I was listening to The Diary of a CEO podcast this morning on my dog walk, where Mo Gawdat, former Chief Business Officer of Google X, made the point that most enterprise process was designed around the limitations of software, not the needs of humans.

That idea stuck with me because once you see it, you cannot really unsee it.

A huge amount of modern work exists because enterprise systems historically struggled with ambiguity.

Humans became the translation layer.

Not because that was the best operating model, but because software needed the world structured in very specific ways to function reliably.

Dropdowns. Mandatory fields. Approval chains. Weekly status meetings. Naming conventions. Spreadsheet reconciliations. Three systems all storing slightly different versions of the same customer.

The software required the process to survive.

For years we treated this complexity as professionalism.

But a lot of it was really just operational scaffolding wrapped around rigid technology.

Take something simple like changing a customer address.

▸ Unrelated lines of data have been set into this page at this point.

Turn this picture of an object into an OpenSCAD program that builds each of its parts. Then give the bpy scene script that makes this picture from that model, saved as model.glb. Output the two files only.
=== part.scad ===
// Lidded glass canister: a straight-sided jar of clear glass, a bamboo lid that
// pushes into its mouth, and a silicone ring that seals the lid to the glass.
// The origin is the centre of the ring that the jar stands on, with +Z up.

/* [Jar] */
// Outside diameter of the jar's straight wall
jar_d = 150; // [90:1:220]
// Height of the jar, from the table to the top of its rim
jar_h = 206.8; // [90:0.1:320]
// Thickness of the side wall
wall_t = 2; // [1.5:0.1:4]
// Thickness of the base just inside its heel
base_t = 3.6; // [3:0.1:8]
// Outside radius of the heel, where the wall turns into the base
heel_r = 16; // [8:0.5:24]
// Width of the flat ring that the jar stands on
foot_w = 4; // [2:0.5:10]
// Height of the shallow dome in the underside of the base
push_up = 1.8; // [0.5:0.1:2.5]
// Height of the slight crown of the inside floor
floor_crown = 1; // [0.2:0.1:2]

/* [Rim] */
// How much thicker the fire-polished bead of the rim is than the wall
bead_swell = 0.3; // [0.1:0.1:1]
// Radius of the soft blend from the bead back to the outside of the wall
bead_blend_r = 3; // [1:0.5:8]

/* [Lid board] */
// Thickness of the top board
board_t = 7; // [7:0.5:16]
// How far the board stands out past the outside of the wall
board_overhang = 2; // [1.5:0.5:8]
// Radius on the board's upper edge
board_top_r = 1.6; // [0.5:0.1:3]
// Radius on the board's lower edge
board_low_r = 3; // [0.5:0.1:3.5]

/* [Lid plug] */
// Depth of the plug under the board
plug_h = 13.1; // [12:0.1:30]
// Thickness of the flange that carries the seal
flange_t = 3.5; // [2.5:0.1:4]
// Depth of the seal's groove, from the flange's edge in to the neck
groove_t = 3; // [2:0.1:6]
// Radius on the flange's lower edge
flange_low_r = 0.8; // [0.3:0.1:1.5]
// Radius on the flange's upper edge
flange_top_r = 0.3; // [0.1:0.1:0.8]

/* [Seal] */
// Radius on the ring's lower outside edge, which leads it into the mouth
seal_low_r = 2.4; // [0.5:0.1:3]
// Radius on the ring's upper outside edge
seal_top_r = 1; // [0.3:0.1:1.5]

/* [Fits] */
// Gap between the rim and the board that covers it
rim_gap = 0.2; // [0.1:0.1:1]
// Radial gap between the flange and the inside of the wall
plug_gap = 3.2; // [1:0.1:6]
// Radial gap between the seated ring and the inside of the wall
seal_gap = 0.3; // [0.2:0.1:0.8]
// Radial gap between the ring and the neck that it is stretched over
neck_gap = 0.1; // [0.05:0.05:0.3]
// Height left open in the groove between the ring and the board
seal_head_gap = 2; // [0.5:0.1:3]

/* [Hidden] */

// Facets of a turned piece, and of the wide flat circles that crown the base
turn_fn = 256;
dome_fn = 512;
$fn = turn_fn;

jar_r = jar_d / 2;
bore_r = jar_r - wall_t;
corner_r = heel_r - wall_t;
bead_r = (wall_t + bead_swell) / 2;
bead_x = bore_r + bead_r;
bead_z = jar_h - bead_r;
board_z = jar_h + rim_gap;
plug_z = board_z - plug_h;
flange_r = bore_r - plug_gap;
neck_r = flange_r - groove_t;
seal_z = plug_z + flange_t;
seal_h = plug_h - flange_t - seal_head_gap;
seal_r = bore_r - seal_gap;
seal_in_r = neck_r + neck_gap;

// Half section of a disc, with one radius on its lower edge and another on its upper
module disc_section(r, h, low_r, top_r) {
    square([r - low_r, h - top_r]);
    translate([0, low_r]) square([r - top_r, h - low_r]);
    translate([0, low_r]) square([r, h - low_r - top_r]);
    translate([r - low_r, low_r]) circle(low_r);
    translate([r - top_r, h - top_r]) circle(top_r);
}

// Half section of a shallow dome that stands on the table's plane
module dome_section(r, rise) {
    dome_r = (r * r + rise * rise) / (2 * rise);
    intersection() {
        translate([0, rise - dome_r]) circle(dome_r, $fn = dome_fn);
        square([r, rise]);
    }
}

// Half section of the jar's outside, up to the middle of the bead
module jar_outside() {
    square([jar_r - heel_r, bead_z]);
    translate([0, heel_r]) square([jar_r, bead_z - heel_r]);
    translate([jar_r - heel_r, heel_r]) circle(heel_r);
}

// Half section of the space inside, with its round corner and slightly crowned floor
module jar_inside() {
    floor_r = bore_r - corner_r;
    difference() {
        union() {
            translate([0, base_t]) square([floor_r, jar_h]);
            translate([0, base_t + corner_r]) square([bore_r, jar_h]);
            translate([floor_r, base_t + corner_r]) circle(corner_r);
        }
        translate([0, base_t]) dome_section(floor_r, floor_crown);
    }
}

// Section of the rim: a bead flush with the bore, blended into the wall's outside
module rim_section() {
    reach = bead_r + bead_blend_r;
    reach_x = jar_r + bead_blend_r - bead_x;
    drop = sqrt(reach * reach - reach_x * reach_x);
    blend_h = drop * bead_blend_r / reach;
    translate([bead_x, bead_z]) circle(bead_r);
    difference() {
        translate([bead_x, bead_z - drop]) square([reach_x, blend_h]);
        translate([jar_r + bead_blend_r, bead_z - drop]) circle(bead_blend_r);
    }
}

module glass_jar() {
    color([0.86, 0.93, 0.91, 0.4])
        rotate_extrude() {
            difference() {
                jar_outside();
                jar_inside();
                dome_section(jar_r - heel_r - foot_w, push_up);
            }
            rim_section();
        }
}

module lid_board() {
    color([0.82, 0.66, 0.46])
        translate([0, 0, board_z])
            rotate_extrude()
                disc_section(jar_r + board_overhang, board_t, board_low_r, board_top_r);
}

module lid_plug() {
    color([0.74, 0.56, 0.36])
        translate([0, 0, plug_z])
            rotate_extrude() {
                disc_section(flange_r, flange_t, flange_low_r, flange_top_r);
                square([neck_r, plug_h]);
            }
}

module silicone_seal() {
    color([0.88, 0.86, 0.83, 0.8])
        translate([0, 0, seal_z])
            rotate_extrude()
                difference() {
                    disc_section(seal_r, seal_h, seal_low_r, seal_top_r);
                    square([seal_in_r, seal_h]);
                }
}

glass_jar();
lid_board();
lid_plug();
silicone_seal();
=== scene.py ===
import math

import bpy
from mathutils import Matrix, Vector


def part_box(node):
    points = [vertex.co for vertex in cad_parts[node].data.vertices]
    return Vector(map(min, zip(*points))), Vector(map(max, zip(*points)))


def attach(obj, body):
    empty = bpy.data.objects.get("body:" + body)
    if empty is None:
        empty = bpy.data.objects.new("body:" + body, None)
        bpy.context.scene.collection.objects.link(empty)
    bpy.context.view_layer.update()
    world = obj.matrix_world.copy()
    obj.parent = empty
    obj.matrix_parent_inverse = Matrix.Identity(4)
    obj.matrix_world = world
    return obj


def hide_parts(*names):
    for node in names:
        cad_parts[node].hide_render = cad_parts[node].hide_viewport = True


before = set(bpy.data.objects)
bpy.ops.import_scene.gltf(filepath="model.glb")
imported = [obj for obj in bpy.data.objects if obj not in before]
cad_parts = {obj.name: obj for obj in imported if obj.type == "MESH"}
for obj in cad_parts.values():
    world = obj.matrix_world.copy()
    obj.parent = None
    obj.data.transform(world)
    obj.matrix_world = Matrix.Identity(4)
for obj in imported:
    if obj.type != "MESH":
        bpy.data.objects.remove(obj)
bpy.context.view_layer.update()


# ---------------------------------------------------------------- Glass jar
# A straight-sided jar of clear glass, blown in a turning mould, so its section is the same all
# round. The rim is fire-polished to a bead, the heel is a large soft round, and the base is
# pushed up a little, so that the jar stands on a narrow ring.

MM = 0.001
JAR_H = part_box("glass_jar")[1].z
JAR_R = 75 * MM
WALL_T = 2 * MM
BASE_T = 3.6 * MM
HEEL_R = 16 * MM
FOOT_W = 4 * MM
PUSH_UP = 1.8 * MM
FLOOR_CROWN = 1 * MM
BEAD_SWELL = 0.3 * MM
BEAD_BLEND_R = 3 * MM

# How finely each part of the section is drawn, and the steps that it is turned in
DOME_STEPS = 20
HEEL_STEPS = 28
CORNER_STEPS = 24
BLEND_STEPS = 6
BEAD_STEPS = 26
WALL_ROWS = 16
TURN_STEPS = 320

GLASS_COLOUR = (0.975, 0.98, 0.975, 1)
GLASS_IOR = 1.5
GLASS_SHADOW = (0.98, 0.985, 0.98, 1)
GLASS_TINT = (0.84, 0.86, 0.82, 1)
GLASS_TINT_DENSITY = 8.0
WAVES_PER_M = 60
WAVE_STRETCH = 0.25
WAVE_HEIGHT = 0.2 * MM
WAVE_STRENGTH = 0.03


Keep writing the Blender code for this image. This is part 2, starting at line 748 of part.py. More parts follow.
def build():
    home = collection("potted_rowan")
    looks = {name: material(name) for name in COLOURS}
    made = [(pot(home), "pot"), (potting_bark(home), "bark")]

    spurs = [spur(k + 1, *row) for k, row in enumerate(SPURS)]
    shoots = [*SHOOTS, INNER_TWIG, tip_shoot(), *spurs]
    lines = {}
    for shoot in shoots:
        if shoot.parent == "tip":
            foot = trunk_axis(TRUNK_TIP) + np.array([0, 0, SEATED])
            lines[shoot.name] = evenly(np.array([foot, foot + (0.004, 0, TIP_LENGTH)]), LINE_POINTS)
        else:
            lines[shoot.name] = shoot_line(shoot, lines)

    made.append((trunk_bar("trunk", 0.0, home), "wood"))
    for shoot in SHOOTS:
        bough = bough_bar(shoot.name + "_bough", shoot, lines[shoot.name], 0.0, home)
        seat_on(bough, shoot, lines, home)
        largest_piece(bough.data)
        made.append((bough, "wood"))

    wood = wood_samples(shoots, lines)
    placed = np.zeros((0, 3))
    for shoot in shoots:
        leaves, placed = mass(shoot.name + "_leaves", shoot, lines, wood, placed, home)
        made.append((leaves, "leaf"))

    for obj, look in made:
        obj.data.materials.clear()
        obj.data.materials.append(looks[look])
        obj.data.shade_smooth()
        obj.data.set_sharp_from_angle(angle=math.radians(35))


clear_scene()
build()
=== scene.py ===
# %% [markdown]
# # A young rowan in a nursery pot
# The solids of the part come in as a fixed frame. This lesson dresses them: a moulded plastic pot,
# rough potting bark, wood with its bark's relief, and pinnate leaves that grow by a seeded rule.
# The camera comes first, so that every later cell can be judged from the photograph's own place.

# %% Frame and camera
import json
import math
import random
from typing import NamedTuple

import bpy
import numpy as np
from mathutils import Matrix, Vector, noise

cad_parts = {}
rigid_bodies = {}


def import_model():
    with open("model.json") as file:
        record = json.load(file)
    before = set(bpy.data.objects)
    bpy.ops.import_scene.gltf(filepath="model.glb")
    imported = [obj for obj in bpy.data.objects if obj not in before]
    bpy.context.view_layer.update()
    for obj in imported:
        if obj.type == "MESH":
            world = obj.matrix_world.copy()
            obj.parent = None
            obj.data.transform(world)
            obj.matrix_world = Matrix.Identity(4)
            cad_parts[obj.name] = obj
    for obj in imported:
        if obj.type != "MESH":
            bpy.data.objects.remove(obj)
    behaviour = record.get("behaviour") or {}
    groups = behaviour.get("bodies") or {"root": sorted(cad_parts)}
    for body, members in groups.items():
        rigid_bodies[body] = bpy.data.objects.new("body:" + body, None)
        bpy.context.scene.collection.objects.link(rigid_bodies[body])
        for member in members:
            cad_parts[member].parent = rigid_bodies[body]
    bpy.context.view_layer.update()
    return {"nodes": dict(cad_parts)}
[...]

In theory, this should take seconds.

In reality, someone updates CRM. Billing has its own record. Logistics syncs overnight. Customer service still sees the old information. Finance exports another version on Friday. By Monday morning, three departments are arguing over which dataset is “correct”.

Then leadership wonders why basic operational changes feel slow and strangely exhausting.

The problem was rarely that people were incompetent.

The problem was that enterprise software only worked well when reality behaved in structured, predictable ways.

Humans do not behave that way.

Customers change their minds halfway through processes. Information arrives incomplete. Teams interpret rules differently. Departments optimise around conflicting incentives. Exceptions appear constantly.

Real work is messy.

So organisations compensated.

Whenever systems struggled with ambiguity, process filled the gap. More governance. More coordination. More reporting. More people sitting between systems and departments manually translating context because the technology itself could not tolerate uncertainty.

Eventually entire layers of enterprise operations formed around managing friction created by the systems themselves.

The strange part is that many organisations now mistake this coordination overhead for operational maturity.

If something requires seven approvals, four steering committees and a weekly status deck, it must be important.

That is why AI feels different.

Not because it suddenly makes organisations intelligent, but because modern models can tolerate messiness that older software could not.

Traditional systems expected humans to speak the language of the machine. Structured inputs. Defined workflows. Exact syntax.

AI flips that relationship around.

Increasingly, systems attempt to interpret the way humans naturally communicate, vague context, implied meaning, contradictions, and all.

That sounds subtle, but it has fairly profound implications.

Because if systems become better at handling ambiguity, organisations may no longer need as much operational ceremony simply to keep information flowing.

Some process genuinely disappears because the original technical constraint disappears with it.

But software limitations are only half the story.

Some enterprise complexity exists because organisations do not trust humans at scale.

Approval chains are often accountability structures as much as operational necessity. Governance processes distribute risk. Reporting rituals create defensibility. Complexity protects ownership boundaries and management layers.

Which means even if AI reduces coordination overhead technically, many organisations will still preserve parts of that complexity culturally and politically.

And AI introduces its own tension.

Traditional enterprise systems succeeded because they were predictable.

AI succeeds because it is adaptive.

Those are not naturally compatible philosophies.

A deterministic workflow can be audited line by line. Probabilistic systems behave more like people, flexible, useful and occasionally strange.

So replacing rigid process with AI interpretation is not automatically simpler. Sometimes it just shifts where uncertainty lives.

Which is why borrowed IQ is not borrowed wisdom.

The organisations that benefit most from AI probably will not be the ones that automate the fastest.

They will be the ones capable of recognising which parts of their complexity were genuinely valuable, and which parts only existed because software could not previously handle the messiness of human reality.

Because for the first time, enterprise systems are starting to adapt to humans rather than forcing humans to adapt to the system.